17 April 2016

RESEARCH - Pet Dogs May Help Anxiety in Children

According to the Anxiety Association of America, anxiety disorders affect one in eight children.

A recent study, Pet Dogs and Children’s Health: Opportunities for Chronic Disease Prevention?, suggests that children living with a pet dog seem less likely to suffer from anxiety.

Researchers in New York enrolled 643 children with a mean age of seven at a pediatric primary care clinic when they came for their annual check-ups.

Among the 58% of children with a dog in the home, 12% tested positive on a screening test for potential anxiety, compared with 21% of children who did not have a pet dog.

“Having a pet dog in the home was associated with a decreased probability of childhood anxiety,” Dr. Anne Gadomski of the Bassett Medical Center and her co-authors wrote. “Future studies need to establish whether this relationship is causal and, if so, how pet dogs alleviate childhood anxiety.”

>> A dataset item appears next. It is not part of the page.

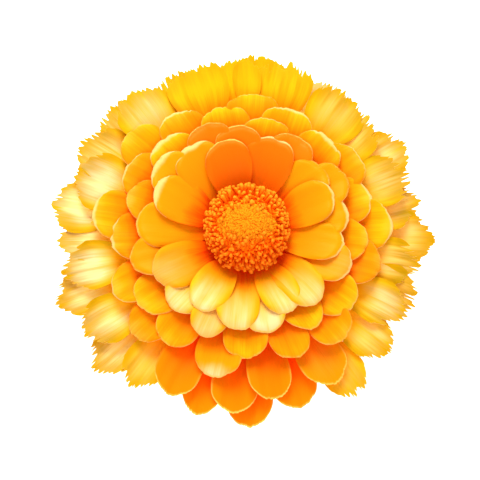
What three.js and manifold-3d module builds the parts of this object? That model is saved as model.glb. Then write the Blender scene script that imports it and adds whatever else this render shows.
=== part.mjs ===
// The picked head of a double everlasting (a strawflower), lying face up on the cut of its stem.
// Millimetres, +Z up the axis of the flower. The origin is the centre of the stem's flat cut.
//
// The papery bracts, which look like petals, grow from the receptacle in one golden-angle spiral. Bract 0
// stands highest, against the disc of florets. Each later bract roots a little lower and reaches a little
// further out. The receptacle is a stack of flat-faced storeys, and each carries the organs that root in it.
import * as THREE from "three";
import { mergeVertices } from "three/addons/utils/BufferGeometryUtils.js";
import Module from "manifold-3d";

const wasm = await Module();
wasm.setup();

const { clamp, degToRad, lerp } = THREE.MathUtils;

// Driving dimensions.
const DISC_RADIUS = 6.8; // the domed core that carries the florets
const DISC_HEIGHT = 6.6; // that dome, were it not cut off flat under the closed florets
const STEM_RADIUS = 2.6;
const NECK_RADIUS = 3.5; // where the stem widens into the receptacle
const BLADE_THICKNESS = 0.64;
const ROOT_DEPTH = 1.3; // how deep a bract is rooted in its storey
const TOOTH_LENGTH = 1.5; // of the fringe on the outer bracts

// Heights of the flat faces between the storeys of the receptacle.
const STEM_TOP = 2.2;
const SCALES_TOP = 4.5;
const OUTER_TOP = 8.3;
const MIDDLE_TOP = 11.9;
const INNER_TOP = 15.6; // the disc sits on this face
const FLORETS_TOP = 21.2; // the closed florets sit on this face

// The spiral, and how far chance moves a bract in it.
const GOLDEN_ANGLE = degToRad(137.50776);
const SPIRAL_START = degToRad(105);
const TURN_WAVER = degToRad(1.5);
const REACH_WAVER = 0.02;
const TIP_WAVER = 0.25;
const WIDTH_WAVER = 0.08;
const ROLL_WAVER = degToRad(5);
const FULLNESS = 0.038; // the head is a little fuller on one side
const FULL_SIDE = degToRad(200);
const BROADNESS = 0.1; // its bracts are broader on the +Y side

// Where the vertices of a blade lie: columns across it from edge to edge, rows from its root to its tip.
const PLAIN_BLADE = { columns: [-1, -0.7, 0, 0.7, 1], rows: [0, 0.36, 0.7, 1] };
const FRINGED_BLADE = { columns: [-1, -0.7, -0.35, 0, 0.35, 0.7, 1], rows: [0, 0.4, 0.8, 1] };
const SCALE_BLADE = { columns: [-1, 0, 1], rows: [0, 0.5, 1] };

// Each whorl: its first and last bract in the spiral, how high they root, how far out and how high their
// tips reach, how steeply the tips point up in degrees, and how wide they are to each side of the midrib.
// Then come the storey that they root in, the grid of their blades, the length of their teeth and their
// colour.
const WHORLS = [
  {
    name: "inner_bracts",
    bracts: [0, 23],
    roots: [13.9, 12.5],
    reaches: [17.0, 21.6],
    tips: [19.0, 17.2],
    slopes: [12, -8],
    halfWidth: 4.1,
    storey: { bottom: MIDDLE_TOP, top: INNER_TOP, radius: 7.6 },
    blade: PLAIN_BLADE,
    toothLength: 0,
    colour: 0xff9a12,
  },
  {
    name: "middle_bracts",
    bracts: [24, 50],
    roots: [11.0, 8.9],
    reaches: [22.4, 28.6],
    tips: [16.4, 14.4],
    slopes: [-8, -12],
    halfWidth: 4.4,
    storey: { bottom: OUTER_TOP, top: MIDDLE_TOP, radius: 10.2 },
    blade: PLAIN_BLADE,
    toothLength: 0,
    colour: 0xffb81c,
  },
  {
    name: "outer_bracts",
    bracts: [51, 85],
    roots: [7.2, 5.1],
    reaches: [32.6, 36.6],
    tips: [13.3, 10.3],
    slopes: [-9, -7],
    halfWidth: 4.9,
    storey: { bottom: SCALES_TOP, top: OUTER_TOP, radius: 10.6 },
    blade: FRINGED_BLADE,
    toothLength: TOOTH_LENGTH,
    colour: 0xf8d878,
  },
];
const BRACTS = 86;
const SCALES = 13;
const FLORETS = 76;
const CLOSED_FLORETS = 14;

// A repeatable random number from -1 to 1 for organ i; each trait of it has its own channel.
function scatter(i, channel) {
  const wave = Math.sin(i * 127.1 + channel * 311.7) * 43758.5453;
  return 2 * (wave - Math.floor(wave)) - 1;
}

// A midrib as a Bezier curve of [radius, height]. It leaves its root at one slope and ends at another.
function midribCurve(root, rise, tip, slope) {
  const handle = 0.36 * Math.hypot(tip[0] - root[0], tip[1] - root[1]);
  return new THREE.CubicBezierCurve(
    new THREE.Vector2(root[0], root[1]),
    new THREE.Vector2(root[0] + handle * Math.cos(rise), root[1] + handle * Math.sin(rise)),
    new THREE.Vector2(tip[0] - handle * Math.cos(slope), tip[1] - handle * Math.sin(slope)),
    new THREE.Vector2(tip[0], tip[1]),
  );
}

// The form of bract i of the spiral. Inner ones rise steeply and hang their tips. Outer ones lie flat.
function bractForm(i, whorl) {
  const t = i / (BRACTS - 1);
  const [first, last] = whorl.bracts;
  const withinWhorl = (i - first) / (last - first);
  const azimuth = SPIRAL_START + i * GOLDEN_ANGLE + TURN_WAVER * scatter(i, 1);
  const waver = 1 + REACH_WAVER * scatter(i, 2);
  const plan = 1 + FULLNESS * Math.cos(azimuth - FULL_SIDE);
  const tipRadius = lerp(...whorl.reaches, withinWhorl) * waver * plan;
  const tipHeight = lerp(...whorl.tips, withinWhorl) + TIP_WAVER * scatter(i, 3);
  const rootRadius = whorl.storey.radius - ROOT_DEPTH;
  const rootHeight = lerp(...whorl.roots, withinWhorl);
  const rise = degToRad(lerp(38, 20, Math.sqrt(t)));
  const slope = degToRad(lerp(...whorl.slopes, withinWhorl));
  const reach = Math.hypot(tipRadius - rootRadius, tipHeight - rootHeight);
  return {
    azimuth,
    midrib: midribCurve([rootRadius, rootHeight], rise, [tipRadius, tipHeight], slope),
    clawHalfWidth: 1.5,
    halfWidth: whorl.halfWidth * (1 + WIDTH_WAVER * scatter(i, 4) + BROADNESS * Math.sin(azimuth)),
    neck: Math.max(0, 1 - 13.5 / reach),
    shoulder: 1 - 4.2 / reach,
    cup: 0.75,
    roll: Math.tan(ROLL_WAVER * scatter(i, 5)),
    fringe: whorl.toothLength / reach,
  };
}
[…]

The researchers suggested pet dogs could reduce childhood anxiety, particularly social and separation anxiety, by a variety of means:
  • A pet dog can stimulate conversation, an ice-breaking effect that can alleviate social anxiety.
  • Companionship with a pet can alleviate separation anxiety and strengthen attachment.
  • Social interaction of humans and dogs may also lead to increased oxytocin and decreased cortisol levels which weaken the stress response.
  • More opportunities to play, explore and increase physical activity.

Children’s Mental Health Ontario defines a number of anxiety disorders including separation anxiety disorder, generalized anxiety disorder, social phobia, obsessive-compulsive disorder, panic disorder, post-traumatic stress, and selective mutism. Children and teens can have more than one type of anxiety disorder at the same time.

While there have been many studies that confirm the health benefits for adults who have pets, this study adds to a smaller body of data related to the impact of pets on young children.